In the years since, however, Turkey and Qatar have become internationally marginalised: Turkey becoming almost a pariah state due to Erdogan’s increasing authoritarianism and rights abuses and Qatar being cut off by a boycott by neighbours including the United Arab Emirates, Bahrain, Saudi Arabia and Egypt over allegations that it supports terrorist groups.

Qatar’s political and economic isolation means it needs to tread carefully in the Khashoggi affair. Instead of stirring up tensions with Riyadh by throwing its full political weight behind Turkey, it has used lesser officials and media outlets such as Al Jazeera to undermine Saudi Arabia’s global standing.

Bundling Khashoggi’s death with Saudi Arabia’s detention of Lebanon’s prime minister late last year and its political spat with Canada over human rights, Khater said the killing should be a “wake-up call” for countries to rethink relations with Riyadh.
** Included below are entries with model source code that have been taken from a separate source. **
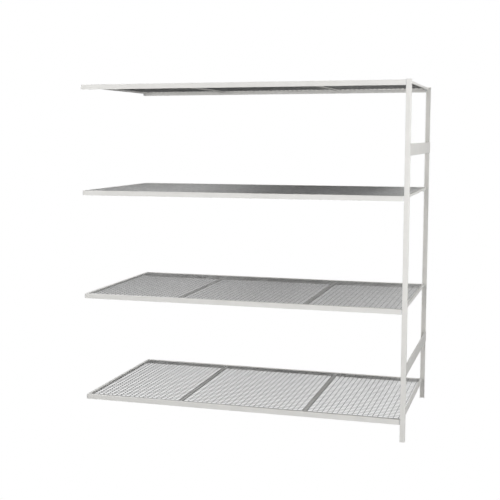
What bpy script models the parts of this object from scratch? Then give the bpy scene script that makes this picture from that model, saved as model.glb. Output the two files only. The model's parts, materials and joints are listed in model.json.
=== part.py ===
"""Boltless steel shelving: the add-on bay of a run of shelving, four levels, 8 ft wide and 4 ft deep.

Two slotted channel posts stand at the right-hand end, tied together by two plates.  Each of the four
levels is a frame of two beams, two side rails and two centre supports under a welded wire deck.  The
frame hangs on four connectors, whose shouldered studs drop into the posts' teardrop slots.  At the
left-hand end the studs hook into the posts of the bay next door, which is not part of this object.

Metres, +Z up, X along the shelves, Y from front to rear, origin on the floor under the middle.
"""

import math

import bmesh
import bpy
from mathutils import Matrix, Vector

# Whole bay
BAY_WIDTH = 2.4384  # from the left-hand connectors to the outer side of the posts, 96 in
BAY_DEPTH = 1.2192  # front face of the front beams to rear face of the rear beams, 48 in
POST_HEIGHT = 2.5146  # 99 in
FIRST_LEVEL = 0.1242  # underside of the lowest beams
LEVEL_PITCH = 0.7830
LEVELS = 4

# Clearances
GAP = 0.0003  # between faces that touch
HANG_GAP = 0.0010  # between a connector and the post that it hangs on

# Posts: channels that open towards the middle of the bay
POST_WIDTH = 0.0356
POST_DEPTH = 0.0260
POST_SHEET = 0.0018
POST_BEND = 0.0028

# Teardrop slots, and the shouldered studs that drop into them
SLOT_PITCH = LEVEL_PITCH / 20
SLOTS_BELOW_FIRST_STUD = 2
SLOTS_ABOVE_FIRST_STUD = 60
SLOT_FROM_POST_FACE = 0.0130
SLOT_NARROW = 0.0036  # half width of the slot where the stud's neck rests
SLOT_WIDE = 0.0060  # half width of the slot where the stud's head goes in
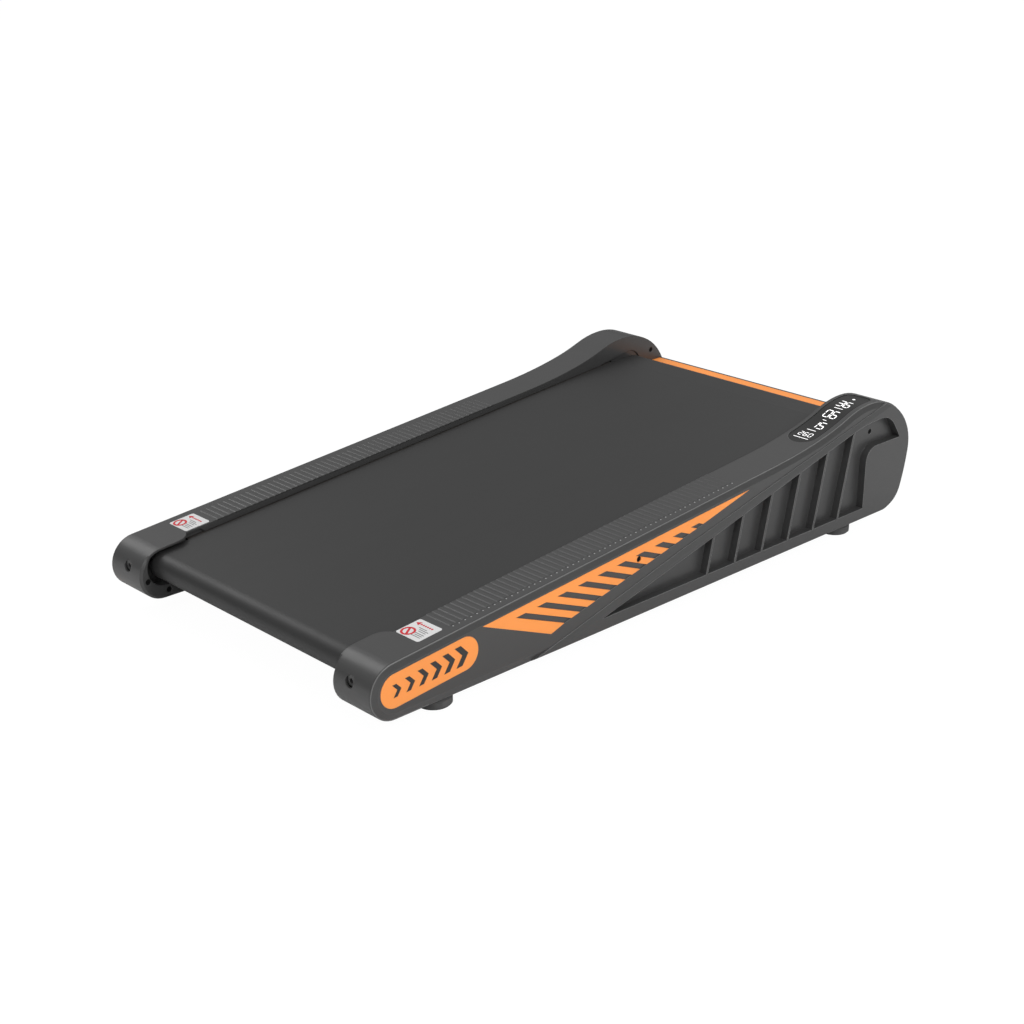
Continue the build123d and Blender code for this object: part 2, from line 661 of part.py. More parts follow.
def front_cover():
    """The cover between the humps, with a ledge behind the belt and a well for the mains inlet."""
    outer = cover_outline()
    x = LEDGE_BACK_X
    inner = offset(outer, amount=-WALL) + polygon((x - 1, 0), (x - 1, LEDGE_Z - 12), (x + 9, LEDGE_Z - 12),
                                                  (x + 9, UNDERSIDE + WALL), (x - 1, UNDERSIDE + WALL))
    half = INNER_FACE - GAP
    shell = side_view(outer - inner, -half, half)
    shell -= box(x - 1, x + WALL, -half - 1, half + 1, 0, LEDGE_Z - 12)
    y0, y1 = WELL_Y
    well = box(WELL_X - WALL, 520, y0 - WALL, y1 + WALL, WELL_Z[0] - WALL, WELL_Z[1] + WALL)
    shell += well & side_view(outer, -half, half)
    shell -= box(WELL_X, 520, y0, y1, *WELL_Z)
    shell -= side_view(strip_outline(), -half - 1, half + 1)
    z = sum(WELL_Z) / 2
    shell -= box(WELL_X - 4, WELL_X + 1, INLET_Y - 13.5, INLET_Y + 13.5, z - 9.5, z + 9.5)
    shell -= box(WELL_X - 4, WELL_X + 1, SWITCH_Y - 7, SWITCH_Y + 7, z - 11, z + 11)
    return shell - along_x(6, WELL_X - 4, WELL_X + 1, BREAKER_Y, z)


def along_x(radius, x_from, x_to, y, z):
    return Pos((x_from + x_to) / 2, y, z) * Rot(0, 90, 0) * Cylinder(radius, x_to - x_from)


def strip_outline():
    x0, x1 = STRIP_X
    return polygon((x0, LEDGE_Z - 1), (x1, LEDGE_Z - 1), (x1, LEDGE_Z + 0.3), (x0, LEDGE_Z + 0.3))


def front_strip():
    return side_view(strip_outline(), -INNER_FACE + GAP, INNER_FACE - GAP)


def belly_pan():
    """The sheet under the motor and the electronics."""
    half = INNER_FACE - 1
    pan = box(244, LEDGE_BACK_X, -half, half, UNDERSIDE, UNDERSIDE + 2)
    rim = box(244, 246, -half, half, UNDERSIDE + 2, UNDERSIDE + 10)
    vents = [box(262 + 10 * i, 266 + 10 * i, -150, -90, 0, 60) for i in range(6)]
    pan = pan + rim
    for vent in vents:
        pan -= vent
    return pan


def control_housing():
    """An open-topped tray for the motor controller, with cooling fins on one side."""
    tray = box(282, 362, 30, 160, UNDERSIDE + 2, 60) - box(284, 360, 32, 158, UNDERSIDE + 4, 61)
    fins = [box(362, 368, 38 + 12 * i, 41 + 12 * i, UNDERSIDE + 4, 58) for i in range(10)]
    for fin in fins:
        tray += fin
    return tray


def control_board():
    board = box(285, 359, 33, 157, 36, 37.6)
    board += Pos(300, 60, 45) * Cylinder(8, 16)
    board += Pos(300, 84, 45) * Cylinder(8, 16)
    board += box(318, 350, 50, 80, 37.6, 50)
    board += box(312, 350, 100, 140, 37.6, 46)
    return board


def inlet():
    """A three-pin appliance inlet, set in the front cover's well."""
    z = sum(WELL_Z) / 2
    solid = box(WELL_X, WELL_X + 2.5, INLET_Y - 16, INLET_Y + 16, z - 13, z + 13)
    solid += box(WELL_X - 18, WELL_X, INLET_Y - 13.5, INLET_Y + 13.5, z - 9.5, z + 9.5)
    solid -= box(WELL_X - 15, WELL_X + 3, INLET_Y - 12, INLET_Y + 12, z - 8, z + 8)
    for dy, dz in ((-7, -4), (0, 0), (7, -4)):
        solid += box(WELL_X - 16, WELL_X - 1, INLET_Y + dy - 1, INLET_Y + dy + 1, z + dz - 2, z + dz + 2)
    return solid


def switch_housing():
    z = sum(WELL_Z) / 2
    solid = box(WELL_X, WELL_X + 1.5, SWITCH_Y - 9, SWITCH_Y + 9, z - 13.5, z + 13.5)
    solid += box(WELL_X - 16, WELL_X, SWITCH_Y - 7, SWITCH_Y + 7, z - 11, z + 11)
    return solid - box(WELL_X - 9, WELL_X + 2, SWITCH_Y - 5.6, SWITCH_Y + 5.6, z - 9.6, z + 9.6)


def switch_rocker():
    """The rocker of the power switch, which tips about a line through the middle of its bezel."""
    z = sum(WELL_Z) / 2
    x = WELL_X
    face = polygon((x - 4, z - 8.6), (x + 1.2, z - 8.9), (x + 2.2, z), (x + 4.4, z + 8.4), (x - 2, z + 8.9),
                   (x - 6, z))
    return side_view(face, SWITCH_Y - 5.2, SWITCH_Y + 5.2)


def breaker_body():
    z = sum(WELL_Z) / 2
    solid = along_x(6, WELL_X - 20, WELL_X, BREAKER_Y, z) + along_x(8, WELL_X, WELL_X + 3, BREAKER_Y, z)
    return solid - along_x(3.6, WELL_X - 14, WELL_X + 4, BREAKER_Y, z)


def breaker_button():
    z = sum(WELL_Z) / 2
    return along_x(3.5, WELL_X - 9, WELL_X + 6, BREAKER_Y, z)


def display_lens():
    """The dark window, let into the top of the right hump and bent to its line."""
    layer = inset_outline(LENS_TOP) - inset_outline(LENS_BOTTOM)
    return side_view(layer, -SEAM, -INNER_FACE) & display_prism(GAP / 2)


def display_board():
    """The board under the window with its block of digits."""
    middle = (347, sum(DISPLAY_Y) / 2, 167.5)
    board = Box(100, 32, 1.6) + Pos(0, 0, 3.3) * Box(92, 22, 5)
    return Pos(*middle) * Rot(0, -13.5, 0) * board


def right_rail_cover():
    """The rail cover with the drive: a wider axle hole, a hole for the motor's shaft and the window."""
    cover = rail_cover(14) - across(9, MOTOR_AXIS, -CUP_FLOOR - WALL - 1, -INNER_FACE + 1)
    cover -= display_prism(0) - side_view(inset_outline(LENS_BOTTOM), -300, -100)
    return cover - (display_prism(3) - side_view(inset_outline(WALL + 1), -300, -100))


def cap_screws():
    screws = [screw(place, -CAP_INNER_FACE, 1) for place in CAP_SCREWS]
    screws.append(screw(HUMP_SCREW, -INNER_FACE, 1))
    return screws + [mirrored(s) for s in screws]


def panel_screws():
    screws = [screw(CORNER_SCREW, -HALF_WIDTH + RECESS_DEPTH, -1)]
    screws.append(screw(ACCENT_SCREW, -PANEL_FACE - INLAY_PROUD, -1))
    return screws + [mirrored(s) for s in screws]


def group(solids):
    return Compound(children=list(solids))


def build():
    """Every node of the machine, by name."""
    nodes = {}
    pairs = {
        "rail_cover": (right_rail_cover(), mirrored(rail_cover(AXLE_RADIUS + 1))),
        "side_panel": both_sides(side_panel()),
        "accent_panel": both_sides(accent_panel()),
        "badge": both_sides(badge()),
        "label": both_sides(label()),
        "side_beam": both_sides(side_beam()),
        "front_bracket": both_sides(front_bracket()),
        "rear_bracket": both_sides(rear_bracket()),
        "axle_block": both_sides(axle_block()),
    }
    for name, (right, left) in pairs.items():
        nodes["right_" + name] = right
        nodes["left_" + name] = left
    for end, x in (("rear", REAR_FOOT_X), ("front", FRONT_FOOT_X)):
        right_foot = Pos(x, -FOOT_Y, 0) * foot()
        nodes["right_" + end + "_foot"] = right_foot
        nodes["left_" + end + "_foot"] = mirrored(right_foot)
    nodes["foot_studs"] = group(foot_studs())
    nodes["rear_crossmember"] = crossmember(REAR_FOOT_X, 34)
    nodes["middle_crossmember"] = crossmember(0, 65)
    nodes["front_crossmember"] = crossmember(345, 94)
    nodes["base_crossmember"] = crossmember(BASE_X, UNDERSIDE + WALL, 6, 50)
    nodes["deck_board"] = deck_board()
    nodes["deck_cushions"] = group(deck_cushions())
    nodes["deck_screws"] = group(deck_screws())
    nodes["running_belt"] = running_belt()
    rollers = (("rear", REAR_ROLLER_RADIUS, REAR_AXIS), ("front", FRONT_ROLLER_RADIUS, FRONT_AXIS))
    for end, radius, axis in rollers:
        nodes[end + "_roller_tube"] = roller_tube(radius, axis)
        nodes[end + "_roller_bearings"] = group(roller_bearings(radius, axis))
        nodes[end + "_roller_axle"] = roller_axle(axis)
    nodes["rear_axle_bolts"] = group(axle_bolts(REAR_AXIS, WALL))
    nodes["front_axle_bolts"] = group(axle_bolts(FRONT_AXIS, PLATE))
    nodes["tension_bolts"] = group(both_sides(tension_bolt()))
    nodes["drive_pulley"] = drive_pulley()
    nodes["drive_belt"] = drive_belt()
    nodes["motor_pulley"] = motor_pulley()
    nodes["motor_shaft"] = motor_shaft()
    nodes["drive_motor"] = drive_motor()
    nodes["motor_bracket"] = motor_bracket()
    nodes["front_cover"] = front_cover()
    nodes["front_strip"] = front_strip()
    nodes["belly_pan"] = belly_pan()
    nodes["control_housing"] = control_housing()
    nodes["control_board"] = control_board()
    nodes["mains_inlet"] = inlet()
    nodes["switch_housing"] = switch_housing()
    nodes["switch_rocker"] = switch_rocker()
    nodes["breaker_body"] = breaker_body()
    nodes["breaker_button"] = breaker_button()
    nodes["display_lens"] = display_lens()
    nodes["display_board"] = display_board()
    nodes["cap_screws"] = group(cap_screws())
    nodes["panel_screws"] = group(panel_screws())
    return nodes


os.makedirs("parts", exist_ok=True)
for node, shape in build().items():
    export_step(shape, "parts/" + node + ".step")
    print(node, round(shape.volume / 1000, 2), "cm3")
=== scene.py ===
import json
import math

import bpy
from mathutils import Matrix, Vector


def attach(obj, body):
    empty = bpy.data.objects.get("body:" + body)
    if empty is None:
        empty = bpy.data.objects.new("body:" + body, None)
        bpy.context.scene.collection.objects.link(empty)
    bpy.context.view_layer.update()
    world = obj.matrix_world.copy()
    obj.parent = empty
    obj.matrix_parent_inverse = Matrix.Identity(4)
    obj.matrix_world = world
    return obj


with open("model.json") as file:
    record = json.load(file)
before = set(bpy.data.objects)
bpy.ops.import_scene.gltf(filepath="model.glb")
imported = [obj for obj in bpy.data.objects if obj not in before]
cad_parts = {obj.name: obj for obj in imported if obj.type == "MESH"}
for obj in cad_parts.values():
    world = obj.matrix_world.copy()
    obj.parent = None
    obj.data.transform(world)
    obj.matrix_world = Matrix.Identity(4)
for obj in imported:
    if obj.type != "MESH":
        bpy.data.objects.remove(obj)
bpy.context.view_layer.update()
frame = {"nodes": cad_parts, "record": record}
nodes = frame["nodes"]
mm = 0.001


def pickOnly(piece):
    if bpy.context.object and bpy.context.object.mode != "OBJECT":
        bpy.ops.object.mode_set(mode="OBJECT")
    bpy.ops.object.select_all(action="DESELECT")
    piece.select_set(True)
    bpy.context.view_layer.objects.active = piece


def joinAll(pieces, name):
    bpy.ops.object.select_all(action="DESELECT")
    for piece in pieces:
        piece.select_set(True)
    bpy.context.view_layer.objects.active = pieces[0]
    if len(pieces) > 1:
        bpy.ops.object.join()
    joined = bpy.context.object
    joined.name = name
    return joined


def settle(piece):  # puts the piece's place into its mesh
    pickOnly(piece)
    bpy.ops.object.transform_apply(location=True, rotation=True, scale=True)


def applied(piece, kind, **settings):
    pickOnly(piece)
    modifier = piece.modifiers.new(kind.title(), kind)
    for key, value in settings.items():
        setattr(modifier, key, value)
    bpy.ops.object.modifier_apply(modifier=modifier.name)


def dress(piece, finish):
    piece.data.materials.clear()
    piece.data.materials.append(finish)


def surfaceBelow(node, x, y):
    hit, place, normal, face = nodes[node].ray_cast(Vector((x, y, 1)), Vector((0, 0, -1)))
    return place.z if hit else None


def layOn(piece, node, lift):  # drops each point of a flat piece on the surface under it
    for point in piece.data.vertices:
        height = surfaceBelow(node, point.co.x, point.co.y)
        if height is not None:
            point.co.z = height + lift


def sideName(side):  # -1 is the walker's right, 1 the left
    return "right" if side < 0 else "left"


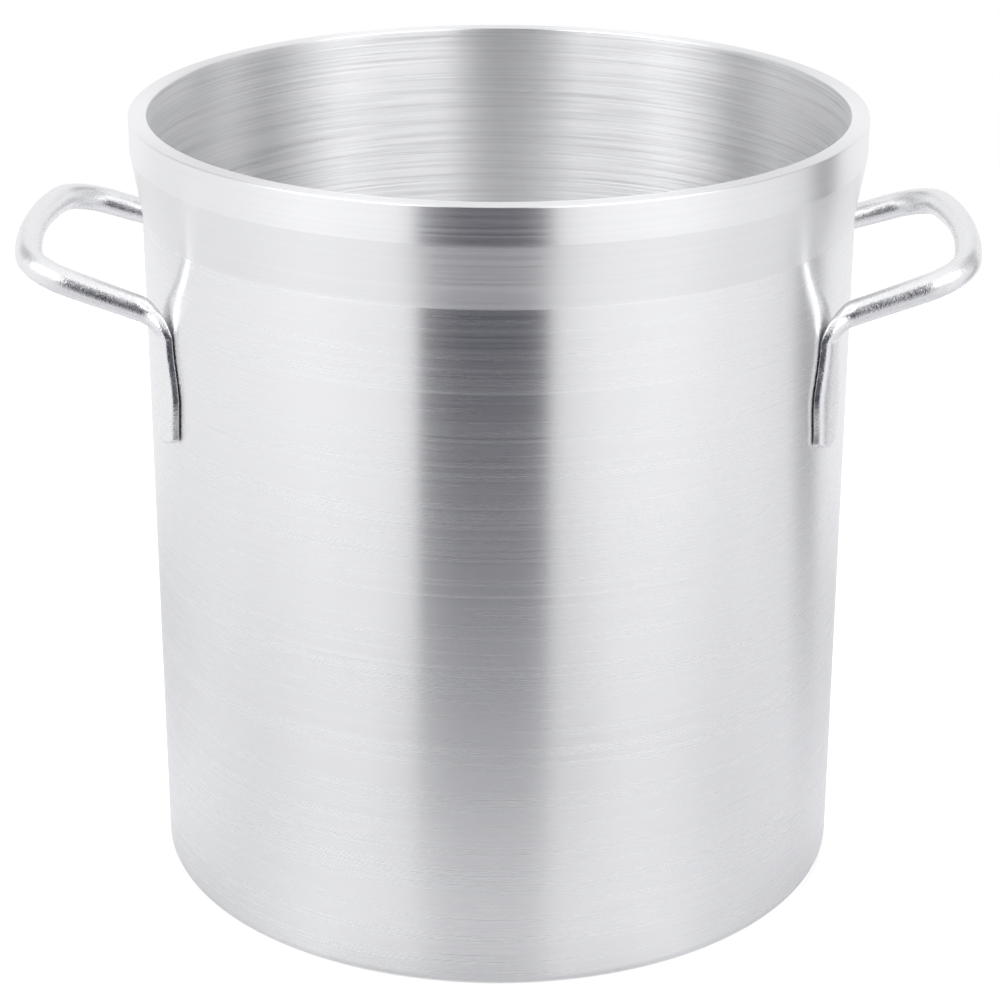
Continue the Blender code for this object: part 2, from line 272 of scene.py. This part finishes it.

Iran, perhaps Erdogan’s second-closest regional ally and a major provider of oil and gas to Ankara, has also moved carefully as the political crisis unfolded. It was 20 days after Khashoggi’s death before a senior Iranian official spoke up. The hush was broken by the head of Iran’s judiciary, Sadegh Larijani, who -- predictably -- claimed that Saudi Arabia was seeking to cover up the crime with the help of the West.

Russian President Vladimir Putin, who has sought to drive a wedge into increasingly fraught relations between Erdogan and the United States, has also tread softly when criticising Riyadh and lending public support to Erdogan. Evidence should be provided first, Putin said.

So it may have come as little surprise that Erdogan, in a widely publicised televised address to his governing party in Ankara, refused to point the blame directly at the Saudi leadership, including Crown Prince Mohammed bin Salman bin Abdulaziz, perhaps his chief political rival in the region, for Khashoggi’s demise. Instead, he called for a full and transparent investigation and for the perpetrators to be tried in Turkey.

Erdogan spoke following contacts with Saudi King Salman bin Abdulaziz Al Saud, whom he said he trusted, and a phone call with US President Donald Trump. Turkish Foreign Minister Mehmet Cavusoglu also spoke with US Secretary of State Mike Pompeo. CIA Director Gina Haspel visited Ankara on October 22 to study evidence in the case.

The top-level contacts with the United States come as the two countries seek to repair relations over the 2-year detention and eventual release of pastor Andrew Brunson. They also occur as Turkey seeks waivers from US sanctions so that it can buy oil from Iran. Turkey imports 99% of the crude it consumes.

Turkey's economic weaknesses were revealed again directly before Erdogan's speech. The lira, which has dived about 35% against the dollar this year, prompting fears of a full-blown economic crisis, dropped more than 2% at one point as Erdogan's main political ally appeared to pull back from plans for an alliance in local elections in March. It ended the day 1.2% weaker.

Erdogan’s reluctance to further soil relations with Saudi Arabia and, consequently Trump, who has urged political caution as the investigation into Khashoggi’s death continues, prompted the main political opposition to accuse him of horse-trading with Riyadh.

Turkey allowed the 15 suspects implicated in the case to leave the country and conducted a belated search of the Saudi Consulate in Istanbul, where the killing allegedly took place, asserted Kemal Kilicdaroglu, head of the main opposition Republican People’s Party.

“I want answers to my questions. Are all these because of money?” he said. “This means playing with Turkey’s honour, dignity and self-respect.”